Abrasive band name that brings to mind a film about animated toy soldiers: strike. Avowed circle of tunes which are deemed Billboard-worthy (according to the promotional sticker festooned across the face of the jewel case): strike. Emphatically bad song titles which would lead one to infer that what sits before you is really "heartfelt": strike. I felt doomed before I even listened to "Cinematic Americana" by the Little Heroes, despite the soft and lustrous hues of its cover (which in no way adequately conveys the sound of the band behind it). I have, admittedly, a petty and perhaps malformed prejudice against music of this bent—pop music which cloaks its frivolity under a large, suspect layer of sincerity. To lay bare the extent of my dislike of this kind of music (and on a somewhat larger scale, to reveal precisely just how crude and cynical I am), I began cringing aloud and emitting muffled squeals of indignation as I read the lyrics book. Insufferably bland and non-descript music, verily interchangeable with every other band of this ilk, is nothing short of musical terrorism. The promotional sticker which adorns the cd case is unjustly deceptive, for there is nothing "genius" about repetition.
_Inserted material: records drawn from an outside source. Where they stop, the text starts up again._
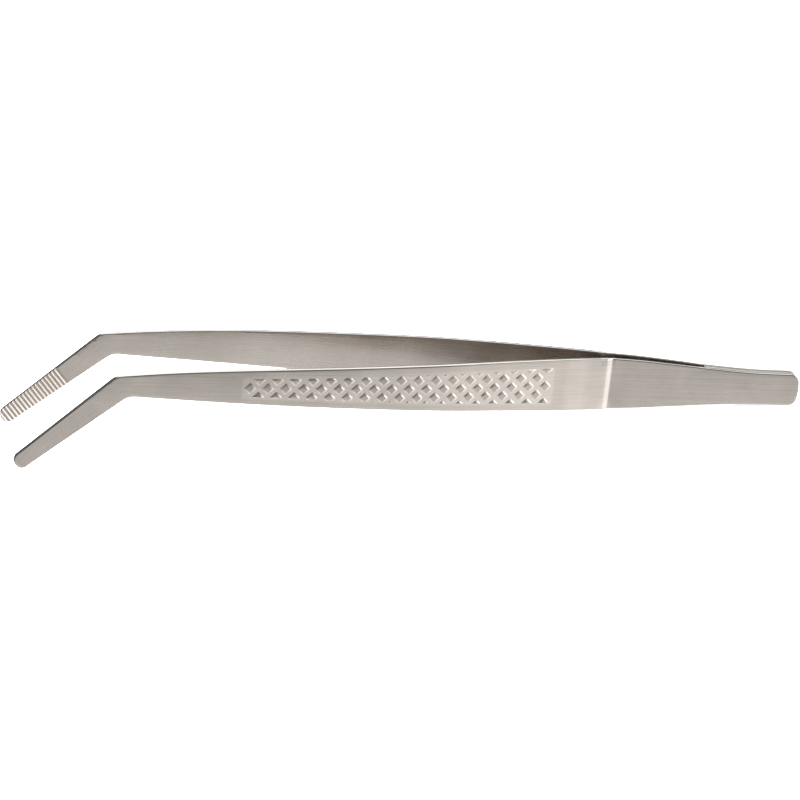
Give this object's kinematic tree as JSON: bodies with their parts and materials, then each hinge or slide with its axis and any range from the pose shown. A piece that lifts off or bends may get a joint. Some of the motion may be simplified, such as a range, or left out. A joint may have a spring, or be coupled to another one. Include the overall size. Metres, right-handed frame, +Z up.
{
  "type": "offset-tip tweezer tongs",
  "caption": "Sprung steel tweezer tongs: two bowed arms with studded grips and bent, serrated jaws, welded at a thin sprung tail.",
  "frame": {"origin": "bottom centre of the bounding box, on the surface that the two jaw tips and the tail stand on", "axes": "+X from the jaw tips towards the tail, +Z up, +Y towards the right arm as seen from the tail; Y = 0 is the mirror plane"},
  "size_m": [0.2018, 0.0324, 0.0224],
  "materials": {
    "brushed_steel": "fine lengthwise brushing with polished edges",
    "spacer_steel": "plain bright-drawn bar",
    "weld_bead": "ground flush, slightly rippled"
  },
  "bodies": {
    "tail": {"left_tail_leaf": "brushed_steel", "right_tail_leaf": "brushed_steel", "tail_spacer": "spacer_steel", "weld_seam_top": "weld_bead", "weld_seam_bottom": "weld_bead", "left_spring_leaf": "brushed_steel", "right_spring_leaf": "brushed_steel"},
    "left_arm": {"left_arm": "brushed_steel"},
    "right_arm": {"right_arm": "brushed_steel"}
  },
  "joints": [
    {"name": "left_arm_flex", "type": "hinge", "parent": "tail", "child": "left_arm", "pos_m": [0.06315, -0.00167, 0.00813], "axis": [-0.0866, 0, -0.9962], "range_deg": [0, 5.15], "stiffness_Nm_per_rad": 7.8, "deforming": ["left_spring_leaf"]},
    {"name": "right_arm_flex", "type": "hinge", "parent": "tail", "child": "right_arm", "pos_m": [0.06315, 0.00167, 0.00813], "axis": [0.0866, 0, 0.9962], "range_deg": [0, 5.15], "stiffness_Nm_per_rad": 7.8, "deforming": ["right_spring_leaf"]}
  ]
}
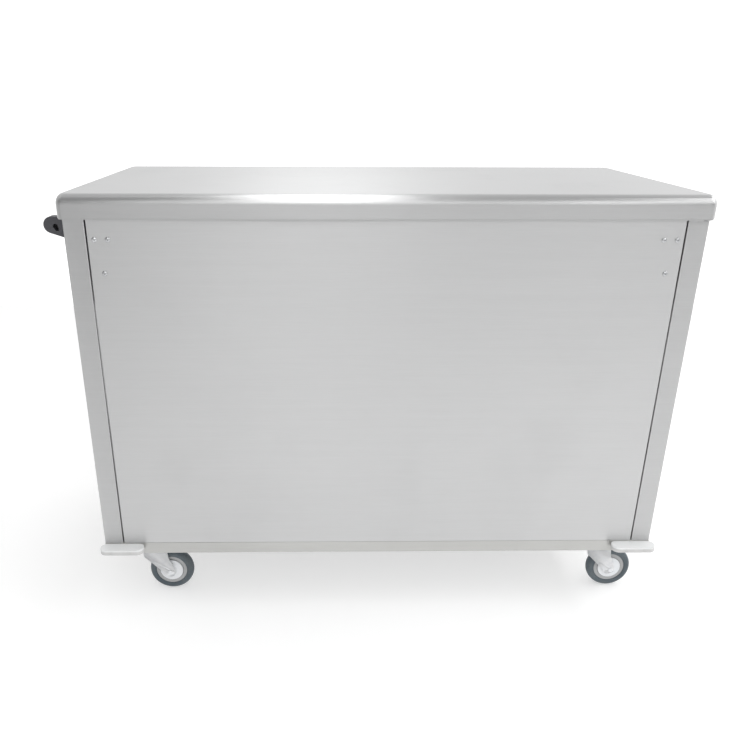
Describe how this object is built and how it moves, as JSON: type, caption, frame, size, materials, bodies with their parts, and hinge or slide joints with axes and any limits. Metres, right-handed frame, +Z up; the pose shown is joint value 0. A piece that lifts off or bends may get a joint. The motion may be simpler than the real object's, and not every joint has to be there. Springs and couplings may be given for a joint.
{
  "type": "steam table unit",
  "caption": "Mobile stainless steam table: heated wells under a lift-off flat cover, closed customer side, open storage, push handle, corner bumpers and swivel casters.",
  "frame": {"origin": "on the floor, at the middle of the footprint of the whole unit with its handle and bumpers", "axes": "+X along the length towards the end without the push handle, -Y towards the customers, +Y towards the operator, +Z up"},
  "size_m": [1.2724, 0.65, 0.914],
  "materials": {
    "brushed_top": "brushed stainless, fine grain along the length",
    "brushed_panel": "brushed stainless, fine grain along the length",
    "brushed_ends": "brushed stainless, fine upright grain",
    "brushed_deck": "brushed stainless",
    "brushed_shelf": "brushed stainless",
    "well_steel": "satin deep-drawn stainless",
    "satin_steel": "satin sheet and tube",
    "base_steel": "warm grey satin tube",
    "rivets": "dull domed rivets",
    "zinc": "bright zinc plate",
    "brass": "dull cast brass",
    "element_sheath": "heat-darkened sheath",
    "handle_plastic": "dark charcoal, lightly grained",
    "handle_bar": "dark charcoal sleeve on a steel tube",
    "knob_plastic": "black moulded",
    "inlet_plastic": "black moulded",
    "lever_grip": "red dipped grip",
    "switch_rocker": "red moulded",
    "lamp_lens": "amber lens",
    "bumper_rubber": "pale soft bumper",
    "wheel_core": "light grey moulded core",
    "tyre": "dark slate tread"
  },
  "bodies": {
    "cabinet": {"well_deck": "brushed_deck", "customer_panel": "brushed_panel", "end_panel_left": "brushed_ends", "end_panel_right": "brushed_ends", "tray_rail_plate_left": "rivets", "tray_rail_plate_right": "rivets", "base_rail_customer": "base_steel", "base_rail_operator": "base_steel", "base_channel_left": "base_steel", "base_channel_right": "base_steel", "bottom_shelf": "brushed_shelf", "well_housing": "satin_steel", "drain_manifold": "satin_steel", "drain_valve": "brass", "control_panel": "brushed_panel", "control_box": "satin_steel", "power_lamp": "lamp_lens", "power_inlet": "inlet_plastic", "handle_bracket_customer": "handle_plastic", "handle_bracket_operator": "handle_plastic", "handle_bar": "handle_bar", "well_left": "well_steel", "heating_element_left": "element_sheath", "well_middle": "well_steel", "heating_element_middle": "element_sheath", "well_right": "well_steel", "heating_element_right": "element_sheath", "bumper_customer_left": "bumper_rubber", "caster_plate_customer_left": "zinc", "bumper_customer_right": "bumper_rubber", "caster_plate_customer_right": "zinc", "bumper_operator_left": "bumper_rubber", "caster_plate_operator_left": "zinc", "bumper_operator_right": "bumper_rubber", "caster_plate_operator_right": "zinc"},
    "cover": {"top_cover": "brushed_top", "cover_stiffener": "satin_steel"},
    "knob_left": {"knob_left": "knob_plastic"},
    "knob_middle": {"knob_middle": "knob_plastic"},
    "knob_right": {"knob_right": "knob_plastic"},
    "power_switch": {"power_switch": "switch_rocker"},
    "drain_lever": {"drain_lever": "lever_grip"},
    "swivel_customer_left": {"caster_fork_customer_left": "zinc", "caster_axle_customer_left": "zinc"},
    "wheel_customer_left": {"wheel_core_customer_left": "wheel_core", "tyre_customer_left": "tyre"},
    "swivel_customer_right": {"caster_fork_customer_right": "zinc", "caster_axle_customer_right": "zinc"},
    "wheel_customer_right": {"wheel_core_customer_right": "wheel_core", "tyre_customer_right": "tyre"},
    "swivel_operator_left": {"caster_fork_operator_left": "zinc", "caster_axle_operator_left": "zinc"},
    "wheel_operator_left": {"wheel_core_operator_left": "wheel_core", "tyre_operator_left": "tyre"},
    "pedal_operator_left": {"brake_pedal_operator_left": "zinc"},
    "swivel_operator_right": {"caster_fork_operator_right": "zinc", "caster_axle_operator_right": "zinc"},
    "wheel_operator_right": {"wheel_core_operator_right": "wheel_core", "tyre_operator_right": "tyre"},
    "pedal_operator_right": {"brake_pedal_operator_right": "zinc"}
  },
  "joints": [
    {"name": "cover_lift", "type": "slide", "parent": "cabinet", "child": "cover", "axis": [0, 0, 1], "range_m": [0, 0.15]},
    {"name": "thermostat_left", "type": "hinge", "parent": "cabinet", "child": "knob_left", "pos_m": [-0.37208, 0.287, 0.7942], "axis": [0, -1, 0], "range_deg": [0, 300]},
    {"name": "thermostat_middle", "type": "hinge", "parent": "cabinet", "child": "knob_middle", "pos_m": [0.02225, 0.287, 0.7942], "axis": [0, -1, 0], "range_deg": [0, 300]},
    {"name": "thermostat_right", "type": "hinge", "parent": "cabinet", "child": "knob_right", "pos_m": [0.41658, 0.287, 0.7942], "axis": [0, -1, 0], "range_deg": [0, 300]},
    {"name": "power_rocker", "type": "hinge", "parent": "cabinet", "child": "power_switch", "pos_m": [0.51058, 0.278, 0.7942], "axis": [1, 0, 0], "range_deg": [0, 16]},
    {"name": "drain_valve_turn", "type": "hinge", "parent": "cabinet", "child": "drain_lever", "pos_m": [0.41658, 0.1703, 0.645], "axis": [0, 0, -1], "range_deg": [0, 90]},
    {"name": "caster_swivel_customer_left", "type": "hinge", "parent": "cabinet", "child": "swivel_customer_left", "pos_m": [-0.49475, -0.212, 0.1327], "axis": [0, 0, 1], "continuous": true},
    {"name": "wheel_spin_customer_left", "type": "hinge", "parent": "swivel_customer_left", "child": "wheel_customer_left", "pos_m": [-0.45675, -0.212, 0.0508], "axis": [0, 1, 0], "continuous": true},
    {"name": "caster_swivel_customer_right", "type": "hinge", "parent": "cabinet", "child": "swivel_customer_right", "pos_m": [0.53925, -0.212, 0.1327], "axis": [0, 0, 1], "continuous": true},
    {"name": "wheel_spin_customer_right", "type": "hinge", "parent": "swivel_customer_right", "child": "wheel_customer_right", "pos_m": [0.57725, -0.212, 0.0508], "axis": [0, 1, 0], "continuous": true},
    {"name": "caster_swivel_operator_left", "type": "hinge", "parent": "cabinet", "child": "swivel_operator_left", "pos_m": [-0.49475, 0.212, 0.1327], "axis": [0, 0, 1], "continuous": true},
    {"name": "wheel_spin_operator_left", "type": "hinge", "parent": "swivel_operator_left", "child": "wheel_operator_left", "pos_m": [-0.45675, 0.212, 0.0508], "axis": [0, 1, 0], "continuous": true},
    {"name": "brake_pedal_operator_left", "type": "hinge", "parent": "swivel_operator_left", "child": "pedal_operator_left", "pos_m": [-0.46675, 0.212, 0.1212], "axis": [0, 1, 0], "range_deg": [0, 14]},
    {"name": "caster_swivel_operator_right", "type": "hinge", "parent": "cabinet", "child": "swivel_operator_right", "pos_m": [0.53925, 0.212, 0.1327], "axis": [0, 0, 1], "continuous": true},
    {"name": "wheel_spin_operator_right", "type": "hinge", "parent": "swivel_operator_right", "child": "wheel_operator_right", "pos_m": [0.57725, 0.212, 0.0508], "axis": [0, 1, 0], "continuous": true},
    {"name": "brake_pedal_operator_right", "type": "hinge", "parent": "swivel_operator_right", "child": "pedal_operator_right", "pos_m": [0.56725, 0.212, 0.1212], "axis": [0, 1, 0], "range_deg": [0, 14]}
  ]
}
Little Heroes seems to typify the large nefarious wave of light-hearted, non-substantive dithering so commonly found in popular music. It sounds like Duncan Sheik, James Blunt, confusingly Toad the Wet Sprocket, and whatever else you can name that is desalinated, unimaginative and liked by a vast section of young people (10 years ago the Wet Sprocket allusion would apply...I'm an old man). Its complacency and mediocrity is offensive, it is criminally unimpassioned without any redeeming qualities. I would not permit my cats to hear it. If you listen closely towards the end of the record, you can hear the thin filaments and hoary bristles of an industrial-sized broom sweeping soundly across the floor, scraping the remnants and last vestiges of invention from the collective bottoms of all the barrels in the world.

Apparently, we have effectively run out of ideas and are resorting to such acts of self-sabotage and desperation, permitting ourselves such an ethical malfeasance as to allow the manufacturing of such dull and sterile music. It's not that it is awful really, it's that it is the same as everything else. It takes derring-do, cunning and outright guile to be truly, startlingly bad--to be so brazenly sapped of talent, and to expose an unsuspecting audience to it is nothing short of subversion. Being without talent is at least something, whereas blind assimilation takes absolutely nothing—it might in fact be a social imperative. Art exists independently from society, however, it is not hindered by its folly or compounded by its lies; therefore being a faceless cog in its staggering machine is something less than admirable, is instead abject and offal. Music is intended to be an earnest form of expression, a way of conveying the way the world sounds to you—the turning of the gears and the spinning of the spheres, the way you interpret these things. When you interpret the numerous, beguiling and luminous sounds of the world wanly, when you convey their meaning in a manner indistinguishable from everyone else, you barely make the case for being heard in the first place.